▸ **EXERCISE DIRECTIONS**
Please repeat only the stretch of records running from the first line through the line that contains "the -X side.".

▸ **DATASET CONTENT**

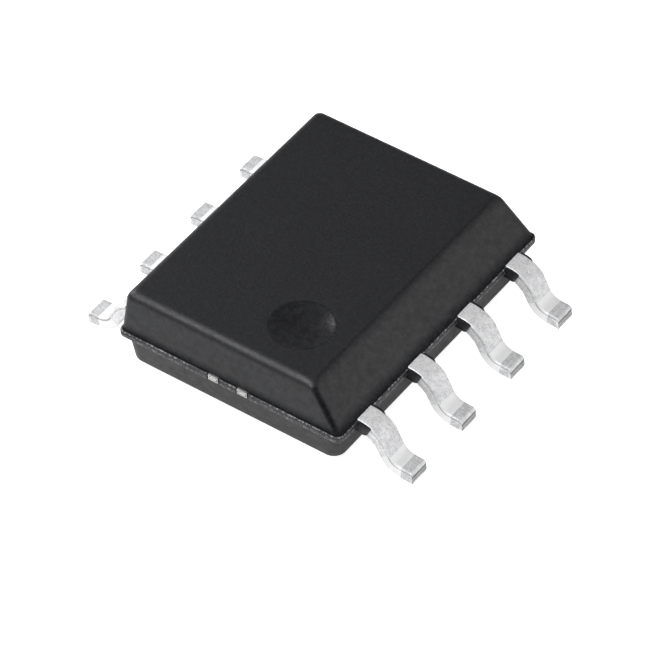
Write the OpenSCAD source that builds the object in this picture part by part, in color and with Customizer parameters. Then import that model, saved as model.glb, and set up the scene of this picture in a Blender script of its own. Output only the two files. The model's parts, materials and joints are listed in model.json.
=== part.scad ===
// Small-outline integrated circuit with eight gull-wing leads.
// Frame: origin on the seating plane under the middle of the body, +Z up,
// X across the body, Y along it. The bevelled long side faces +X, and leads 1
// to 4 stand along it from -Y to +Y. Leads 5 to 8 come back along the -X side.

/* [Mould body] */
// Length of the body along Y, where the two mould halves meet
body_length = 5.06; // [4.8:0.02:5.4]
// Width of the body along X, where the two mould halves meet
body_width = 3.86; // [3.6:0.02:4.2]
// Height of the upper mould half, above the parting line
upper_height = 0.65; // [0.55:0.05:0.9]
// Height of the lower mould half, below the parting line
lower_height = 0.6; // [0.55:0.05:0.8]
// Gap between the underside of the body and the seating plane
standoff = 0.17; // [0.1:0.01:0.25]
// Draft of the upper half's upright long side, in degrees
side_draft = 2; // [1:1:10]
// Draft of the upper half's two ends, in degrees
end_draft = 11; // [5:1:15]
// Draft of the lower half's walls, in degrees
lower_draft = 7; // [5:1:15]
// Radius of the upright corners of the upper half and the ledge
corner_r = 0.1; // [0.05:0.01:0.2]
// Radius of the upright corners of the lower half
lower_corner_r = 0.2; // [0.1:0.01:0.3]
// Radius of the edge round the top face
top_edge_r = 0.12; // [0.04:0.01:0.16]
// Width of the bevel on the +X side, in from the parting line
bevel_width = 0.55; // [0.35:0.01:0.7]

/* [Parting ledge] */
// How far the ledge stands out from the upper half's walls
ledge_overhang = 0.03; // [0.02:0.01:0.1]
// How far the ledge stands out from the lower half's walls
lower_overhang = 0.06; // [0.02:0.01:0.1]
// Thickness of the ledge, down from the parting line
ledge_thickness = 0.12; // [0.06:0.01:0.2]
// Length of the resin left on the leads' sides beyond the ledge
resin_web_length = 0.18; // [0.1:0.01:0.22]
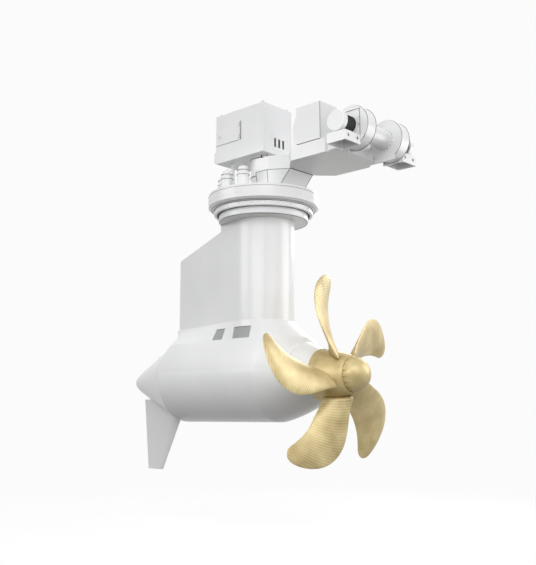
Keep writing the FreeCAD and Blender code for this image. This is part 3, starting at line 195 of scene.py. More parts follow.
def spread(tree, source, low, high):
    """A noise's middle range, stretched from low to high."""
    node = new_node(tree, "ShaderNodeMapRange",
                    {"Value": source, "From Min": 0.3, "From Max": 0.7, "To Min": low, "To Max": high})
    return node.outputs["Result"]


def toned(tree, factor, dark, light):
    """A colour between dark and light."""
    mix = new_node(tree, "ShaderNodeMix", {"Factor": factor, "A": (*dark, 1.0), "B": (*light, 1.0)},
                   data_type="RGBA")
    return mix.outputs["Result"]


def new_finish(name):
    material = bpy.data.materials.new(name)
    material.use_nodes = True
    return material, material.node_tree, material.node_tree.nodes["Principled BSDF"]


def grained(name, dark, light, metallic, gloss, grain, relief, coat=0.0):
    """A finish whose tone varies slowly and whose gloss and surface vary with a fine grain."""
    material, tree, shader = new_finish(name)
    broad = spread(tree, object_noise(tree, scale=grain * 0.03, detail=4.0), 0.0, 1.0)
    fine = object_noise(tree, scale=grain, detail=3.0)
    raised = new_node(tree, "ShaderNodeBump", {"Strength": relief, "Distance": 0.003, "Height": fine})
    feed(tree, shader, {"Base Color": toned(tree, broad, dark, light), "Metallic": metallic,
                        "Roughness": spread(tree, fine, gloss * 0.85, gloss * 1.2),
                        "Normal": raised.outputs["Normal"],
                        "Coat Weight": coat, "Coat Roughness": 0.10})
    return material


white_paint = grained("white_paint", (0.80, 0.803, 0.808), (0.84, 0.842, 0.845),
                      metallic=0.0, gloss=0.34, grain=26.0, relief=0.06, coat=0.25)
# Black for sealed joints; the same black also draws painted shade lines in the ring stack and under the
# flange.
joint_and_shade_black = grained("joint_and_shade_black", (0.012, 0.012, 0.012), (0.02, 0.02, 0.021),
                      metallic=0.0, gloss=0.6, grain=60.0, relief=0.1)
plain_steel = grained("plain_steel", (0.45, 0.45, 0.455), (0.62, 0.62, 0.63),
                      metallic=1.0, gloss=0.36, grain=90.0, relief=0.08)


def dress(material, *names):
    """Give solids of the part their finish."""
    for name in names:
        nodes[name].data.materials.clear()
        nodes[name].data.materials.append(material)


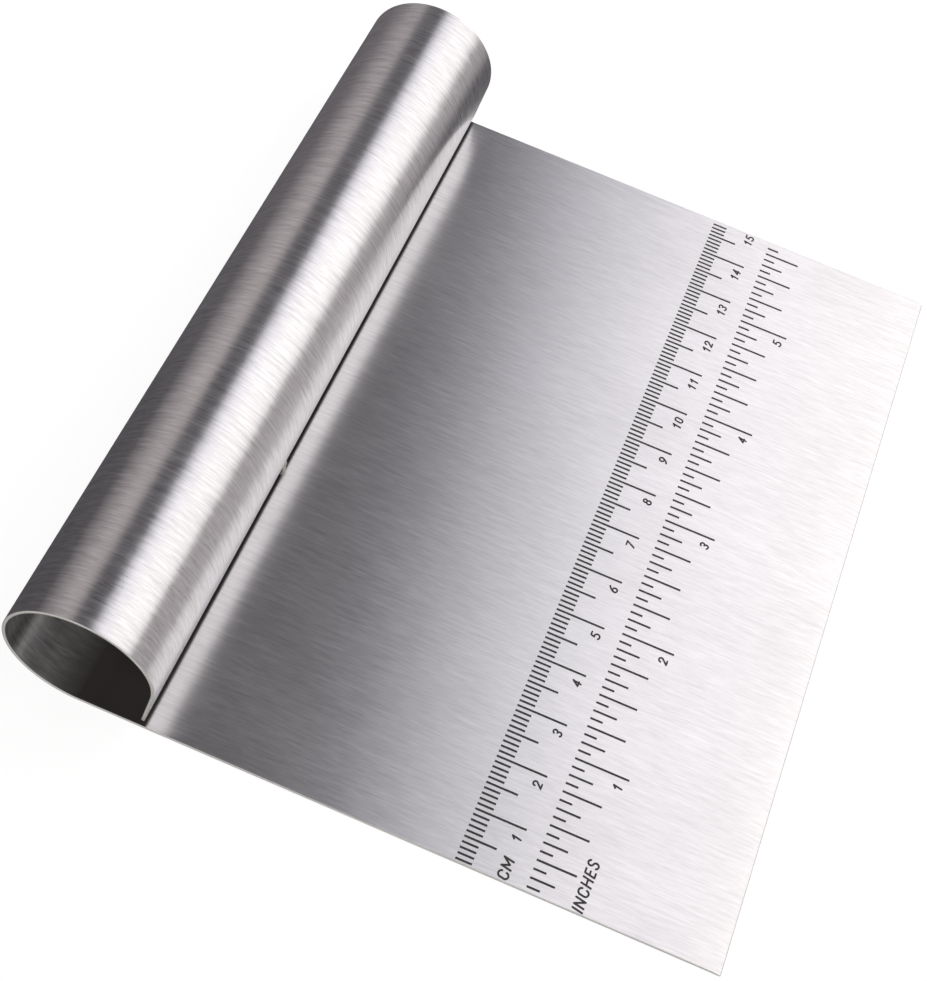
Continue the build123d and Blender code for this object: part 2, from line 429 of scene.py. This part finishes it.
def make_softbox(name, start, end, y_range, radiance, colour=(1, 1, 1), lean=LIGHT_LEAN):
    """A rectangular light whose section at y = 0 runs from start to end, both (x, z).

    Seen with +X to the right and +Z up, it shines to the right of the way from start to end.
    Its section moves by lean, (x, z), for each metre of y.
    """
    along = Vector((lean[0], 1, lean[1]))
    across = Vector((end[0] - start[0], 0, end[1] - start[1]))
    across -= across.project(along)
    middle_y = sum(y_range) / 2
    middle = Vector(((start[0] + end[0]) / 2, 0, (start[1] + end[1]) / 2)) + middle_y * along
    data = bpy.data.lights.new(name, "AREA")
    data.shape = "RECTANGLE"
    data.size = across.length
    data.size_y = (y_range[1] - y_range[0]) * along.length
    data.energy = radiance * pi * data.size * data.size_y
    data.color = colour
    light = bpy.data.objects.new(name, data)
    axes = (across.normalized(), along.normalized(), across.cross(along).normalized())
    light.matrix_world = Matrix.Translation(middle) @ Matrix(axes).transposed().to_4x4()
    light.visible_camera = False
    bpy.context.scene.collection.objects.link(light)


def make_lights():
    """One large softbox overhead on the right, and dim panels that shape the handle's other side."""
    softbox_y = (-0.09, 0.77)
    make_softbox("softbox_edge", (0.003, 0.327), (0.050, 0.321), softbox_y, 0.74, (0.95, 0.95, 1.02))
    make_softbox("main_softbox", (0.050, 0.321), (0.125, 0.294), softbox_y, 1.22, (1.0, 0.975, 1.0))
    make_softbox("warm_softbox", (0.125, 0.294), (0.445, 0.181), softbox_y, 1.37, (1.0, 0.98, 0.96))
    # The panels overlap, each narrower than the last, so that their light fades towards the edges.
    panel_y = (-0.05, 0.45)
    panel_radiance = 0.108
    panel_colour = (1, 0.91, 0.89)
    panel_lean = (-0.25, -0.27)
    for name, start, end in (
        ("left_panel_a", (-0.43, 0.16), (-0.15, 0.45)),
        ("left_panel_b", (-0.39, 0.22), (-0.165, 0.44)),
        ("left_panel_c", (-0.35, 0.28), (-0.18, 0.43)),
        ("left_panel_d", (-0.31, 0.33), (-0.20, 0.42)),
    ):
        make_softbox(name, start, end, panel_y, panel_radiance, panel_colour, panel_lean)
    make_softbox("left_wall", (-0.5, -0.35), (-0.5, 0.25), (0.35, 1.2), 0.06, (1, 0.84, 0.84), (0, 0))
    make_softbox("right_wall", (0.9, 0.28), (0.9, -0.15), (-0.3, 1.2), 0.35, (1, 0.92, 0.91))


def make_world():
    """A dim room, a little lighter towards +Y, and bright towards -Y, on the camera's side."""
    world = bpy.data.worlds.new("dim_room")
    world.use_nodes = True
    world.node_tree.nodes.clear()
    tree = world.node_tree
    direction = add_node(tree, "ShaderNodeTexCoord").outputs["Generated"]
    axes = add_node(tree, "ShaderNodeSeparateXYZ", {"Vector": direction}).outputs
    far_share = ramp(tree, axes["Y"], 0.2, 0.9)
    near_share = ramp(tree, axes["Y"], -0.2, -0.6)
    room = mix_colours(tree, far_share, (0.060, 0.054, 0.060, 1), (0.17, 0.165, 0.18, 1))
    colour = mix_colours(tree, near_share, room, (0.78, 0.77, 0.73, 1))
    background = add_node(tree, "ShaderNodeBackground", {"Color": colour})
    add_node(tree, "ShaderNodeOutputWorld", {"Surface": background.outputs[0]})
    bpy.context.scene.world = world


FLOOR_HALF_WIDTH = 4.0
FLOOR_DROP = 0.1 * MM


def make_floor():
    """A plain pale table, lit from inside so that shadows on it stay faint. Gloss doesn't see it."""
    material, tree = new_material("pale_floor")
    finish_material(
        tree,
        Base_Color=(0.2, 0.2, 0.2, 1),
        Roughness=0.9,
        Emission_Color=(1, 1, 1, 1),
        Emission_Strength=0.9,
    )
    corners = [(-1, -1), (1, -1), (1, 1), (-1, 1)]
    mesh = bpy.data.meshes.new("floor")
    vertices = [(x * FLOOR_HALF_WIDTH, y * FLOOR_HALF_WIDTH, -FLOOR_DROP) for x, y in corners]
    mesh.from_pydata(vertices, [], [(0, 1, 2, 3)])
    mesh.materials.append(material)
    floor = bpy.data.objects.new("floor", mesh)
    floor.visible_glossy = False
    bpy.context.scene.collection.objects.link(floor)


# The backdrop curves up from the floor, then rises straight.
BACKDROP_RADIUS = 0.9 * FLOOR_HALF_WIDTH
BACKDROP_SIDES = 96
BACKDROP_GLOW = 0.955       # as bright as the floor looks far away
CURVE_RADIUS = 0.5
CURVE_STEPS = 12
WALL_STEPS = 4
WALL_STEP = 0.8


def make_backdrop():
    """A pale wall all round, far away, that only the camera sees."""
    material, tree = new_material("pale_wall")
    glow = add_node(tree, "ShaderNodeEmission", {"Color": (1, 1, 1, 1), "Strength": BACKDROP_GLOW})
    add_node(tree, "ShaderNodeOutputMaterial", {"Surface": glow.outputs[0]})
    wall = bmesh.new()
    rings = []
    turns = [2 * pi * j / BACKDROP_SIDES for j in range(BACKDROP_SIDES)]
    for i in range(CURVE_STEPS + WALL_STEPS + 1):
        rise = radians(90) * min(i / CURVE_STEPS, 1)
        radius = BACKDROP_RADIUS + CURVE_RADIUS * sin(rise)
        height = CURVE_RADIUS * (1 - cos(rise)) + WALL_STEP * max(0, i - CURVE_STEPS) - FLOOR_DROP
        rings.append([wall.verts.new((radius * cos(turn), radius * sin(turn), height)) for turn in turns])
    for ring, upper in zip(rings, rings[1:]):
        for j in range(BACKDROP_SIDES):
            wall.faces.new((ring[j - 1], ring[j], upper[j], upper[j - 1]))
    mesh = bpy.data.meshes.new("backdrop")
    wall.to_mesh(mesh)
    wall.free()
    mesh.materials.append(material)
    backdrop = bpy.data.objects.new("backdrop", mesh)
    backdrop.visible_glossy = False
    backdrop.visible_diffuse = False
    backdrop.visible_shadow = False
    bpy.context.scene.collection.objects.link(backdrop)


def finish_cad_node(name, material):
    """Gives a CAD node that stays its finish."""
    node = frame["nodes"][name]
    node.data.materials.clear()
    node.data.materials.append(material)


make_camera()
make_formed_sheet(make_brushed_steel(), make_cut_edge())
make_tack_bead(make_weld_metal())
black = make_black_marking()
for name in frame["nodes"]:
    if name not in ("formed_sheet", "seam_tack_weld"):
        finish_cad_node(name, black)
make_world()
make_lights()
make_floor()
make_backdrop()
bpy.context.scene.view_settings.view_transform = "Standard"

▸ **REPLY TO THE EXERCISE**
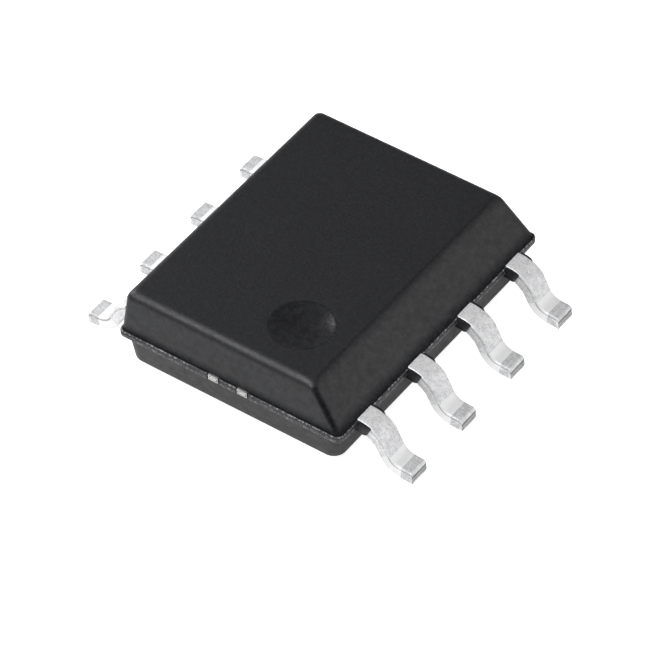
Write the OpenSCAD source that builds the object in this picture part by part, in color and with Customizer parameters. Then import that model, saved as model.glb, and set up the scene of this picture in a Blender script of its own. Output only the two files. The model's parts, materials and joints are listed in model.json.
=== part.scad ===
// Small-outline integrated circuit with eight gull-wing leads.
// Frame: origin on the seating plane under the middle of the body, +Z up,
// X across the body, Y along it. The bevelled long side faces +X, and leads 1
// to 4 stand along it from -Y to +Y. Leads 5 to 8 come back along the -X side.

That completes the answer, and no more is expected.